Posted by: patois | April 10, 2010 at 04:24 PM
What an AWESOME post. Boys are totally different. Mine is El Destructo, too, except when he's at his little sports class at the gym, or is able to be outside kicking dirt around. It's like this strange little energy that absolutely MUST have the right venue to channel itself or it's bye bye decent paint job on the walls, bye bye brand new roll of toilet paper, bye bye....you know.
Boys are cool, in completely different ways than girls.
Now if I could only get him to stop yelling all the time, (does anyone deal with this? He's Little Angry Man) life would be great.
Posted by: Karen (SubMommy) | April 10, 2010 at 11:51 AM
Yep. I have three boys and they are just different. Very early on (mine are 11, 9 and 6) I swore there'd be no toys guns, etc., etc., etc. Then, one day, my 3-year old made a gun out of a piece of toast. Don't know where he got the idea from. We were all Sesame Street, Dora, Barney and the like. But he did it nonetheless. That's when I knew resistance was futile.
Since having found out about my second while he was still in utero, I've done extensive reading and research of my very own. I don't know nuthin' about boys! Never have.
Posted by: WendyPinNJ | April 10, 2010 at 11:04 AM
I'll never know about this and so it fascinates me. Also, girls screech.
Posted by: amanda | April 10, 2010 at 10:49 AM
I think it's fantastic that you love your son enough to admit that you are still learning how to love him for who he is, not who you wish he would be. I wish more parents learned that important skill earlier on in their children's lives!

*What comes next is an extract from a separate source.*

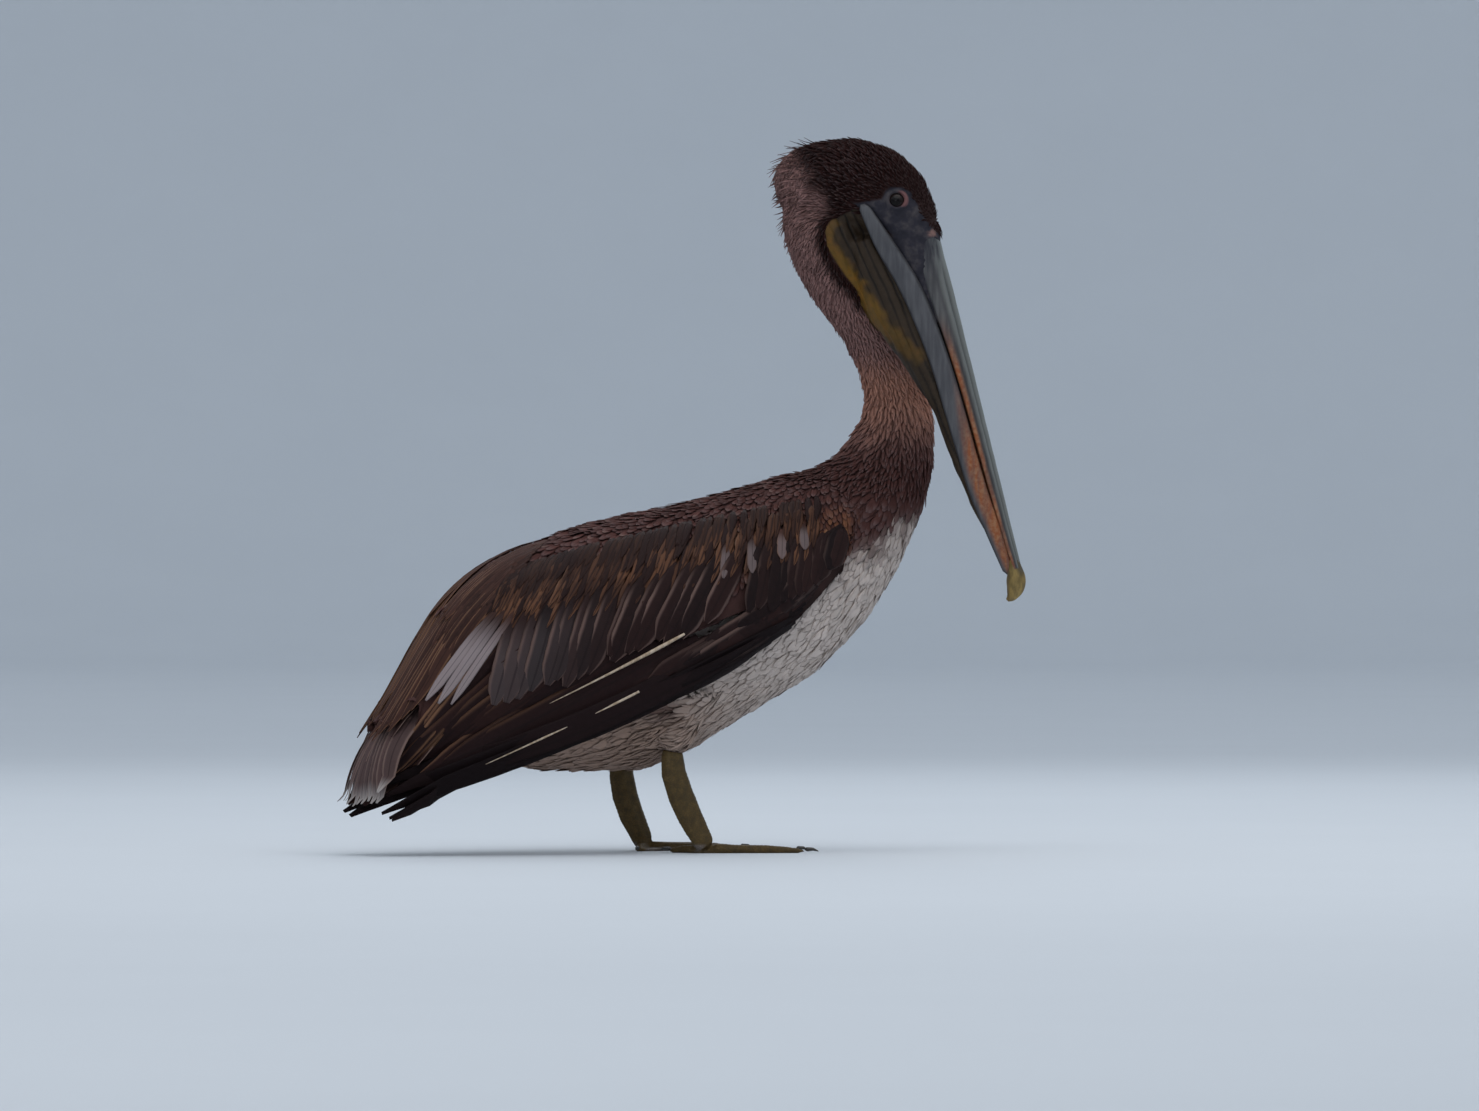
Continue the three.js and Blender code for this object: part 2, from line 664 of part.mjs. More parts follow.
/** Thighs, legs, feet and claws. */
function addLegs() {
  SIDES.forEach(([name, side]) => {
    add(`thigh_${name}`, cut(thigh(side), [body(GAP)]), FINISHES.plumagePale);
    const shank = leg(name, side).intersect(layer(ANKLE_CUT + GAP, 400));
    add(`leg_${name}`, cut(shank, [thigh(side, GAP), body(GAP)]), FINISHES.leg);
    add(`foot_${name}`, foot(name, side), FINISHES.foot);
    TOES.forEach((shape, i) => {
      const point = cut(claw(name, side, shape), [toe(name, side, shape, GAP)]);
      add(`claw_${name}_${i + 1}`, point, FINISHES.claw);
    });
  });
}

addBody();
addBill();
addFeathers();
addLegs();

// The origin is on the floor, at the middle of the bird's box.
const box = new THREE.Box3().setFromObject(bird);
const centre = box.getCenter(new THREE.Vector3());
bird.position.set(-centre.x, -centre.y, -box.min.z);

const pelican = new THREE.Group();
pelican.add(bird);

export default pelican;
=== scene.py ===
"""The looks of a standing brown pelican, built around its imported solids.

Metres, +X the way the body faces, +Y the bird's left, +Z up. One skin stands in for the flesh. Small
feathers root in it and lie along it, the long feathers of wings and tail are laid one by one, and the
bill, eyes, lids and claws are pieces of their own.
"""

from __future__ import annotations

import logging
import math
from dataclasses import dataclass, field
from enum import Enum
from typing import Callable, Sequence

import bmesh
import bpy
import numpy as np
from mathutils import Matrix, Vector, noise
from mathutils.bvhtree import BVHTree


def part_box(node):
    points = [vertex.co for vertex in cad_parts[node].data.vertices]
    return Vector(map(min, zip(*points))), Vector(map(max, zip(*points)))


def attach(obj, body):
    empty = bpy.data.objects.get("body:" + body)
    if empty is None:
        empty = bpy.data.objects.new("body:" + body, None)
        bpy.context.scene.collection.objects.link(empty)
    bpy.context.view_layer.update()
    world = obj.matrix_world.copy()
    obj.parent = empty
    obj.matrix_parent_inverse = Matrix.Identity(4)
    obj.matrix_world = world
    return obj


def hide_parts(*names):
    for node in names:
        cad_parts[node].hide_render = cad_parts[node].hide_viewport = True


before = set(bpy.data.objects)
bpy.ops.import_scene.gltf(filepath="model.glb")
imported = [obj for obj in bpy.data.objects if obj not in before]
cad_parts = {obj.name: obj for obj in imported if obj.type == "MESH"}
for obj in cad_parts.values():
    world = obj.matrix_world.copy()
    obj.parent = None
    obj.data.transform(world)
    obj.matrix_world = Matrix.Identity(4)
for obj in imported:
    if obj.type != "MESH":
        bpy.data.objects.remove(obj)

LOG = logging.getLogger("pelican")
MM = 0.001
BODY = "root"
UP = np.array([0.0, 0.0, 1.0])
UV_NAME = "OFBake"
PATCH = 0.003  # across each small feather's patch on the bake map
NO_QUADS = np.empty((0, 4), int)
TRIES = 3.2  # places tried for each small feather that fits

Triple = tuple[float, float, float]
Colour = Triple
Stops = tuple[tuple[float, Colour], ...]


# ---------------------------------------------------------------- small tools


def unit(vectors: np.ndarray) -> np.ndarray:
    """Vectors scaled to length one.

    Args:
        vectors: An array whose last axis holds the vectors.

    Returns:
        The array of unit vectors.
    """
    length = np.linalg.norm(vectors, axis=-1, keepdims=True)
    return vectors / np.maximum(length, 1e-12)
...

My husband and I so badly wanted a daughter, but we got a son. When we found out we were having a boy, I was appalled at the comments I got from mothers of both boys and girls, essentially all along the lines of, "I love my daughter(s), sure. But I REALLY love my son(s)." My own MOTHER even told me that while of course she loves me, she loves my brother, well, differently. And the "differently" was said with emphasis which I inferred to mean, "more."
Now we have our boy, and he's 1 1/2, and I could not love any child more. He has a play kitchen that he loves, and a doll stroller that he is addicted to pushing around. But he's also very rambunctious and wild and this morning he ate some dirt. I *do* think it's possible to raise a boy to be a feminist without having him think that "boy stuff" is somehow "bad." My son can be wild and loud and dirty and love dinosaurs and trucks and still understand how to respect women.
I blog for the Huffington Post and wrote a piece about seeing my son within the context of a little girl's birthday party: http://www.huffingtonpost.com/meredith-lopez/thank-heaven-for-little-b_b_435720.html
Posted by: Meredith | April 10, 2010 at 09:57 AM
As a mom to two boys, I can relate. They are the happiest when a pile of dirt, sand or something to dig or move is around. I've embraced that the extra laundry, super dirty feet, hands and faces as well as all that dirt, sand and whatever else they drag in and onto my floors is all worth it. Their dirty chaos gives me sanity.
Posted by: Jennifer G. | April 10, 2010 at 08:45 AM
I'm still waiting to discover what brings my son joy like this. So far, rocks are at the top of the list. Or maybe ants, but I can't be so cavalier about them. Until then, we're still watching a lot of Dinosaur Train!
Posted by: Stacia | April 10, 2010 at 01:14 AM
I hate to admit it but I have a soft spot for boys. Their love for all things dirty and their constant ornery behavior. The good Lord saw fit to give me my little Q-Tip though rather than the boy I was so SURE she was. And I have never felt more blessed to have a little girl.
:-)
Posted by: Megan | April 09, 2010 at 09:18 PM
I have a boy (2.5) after two girls and I'm glad that's the order they came in. He's the one at the park whacking the trees with sticks --to the horror of every one else I'm sure. The rule now is simply---stay away from your brother when he's playing sticks. There was a mom at the park w/ twin boys around his age and she was yet on about the "ick, no! that's dirty" I really hope she learns before it's not too late. This post reminds me that I need to find the boy a digger. Two hand-me-down dump trucks are not cutting it!
Posted by: Heather | April 09, 2010 at 08:56 PM
Ah yes, boys. I have one of of those rambunctious types myself.
Thanks for the link to that article. I learned the hard way that sometimes the school fails the child, not the other way around.
Posted by: jodifur | April 09, 2010 at 06:30 PM
@Mads Mom You are missing out.
Posted by: katie | April 09, 2010 at 05:15 PM
I SO know what you're talking about. Pre-baby #1, I thought I gotta have a boy, gotta have that LOUD, CRAZY kid. Now I'm glad I don't.
But I'll coo over and enjoy stories of yours!
Posted by: Mads Mom | April 09, 2010 at 05:10 PM
I have two boys. And I have a sand box. And those boys will spend all day there.
Sure, I have sand in my house. And sure they have to take a bath every night lest they have sand in their beds... but they LOVE IT.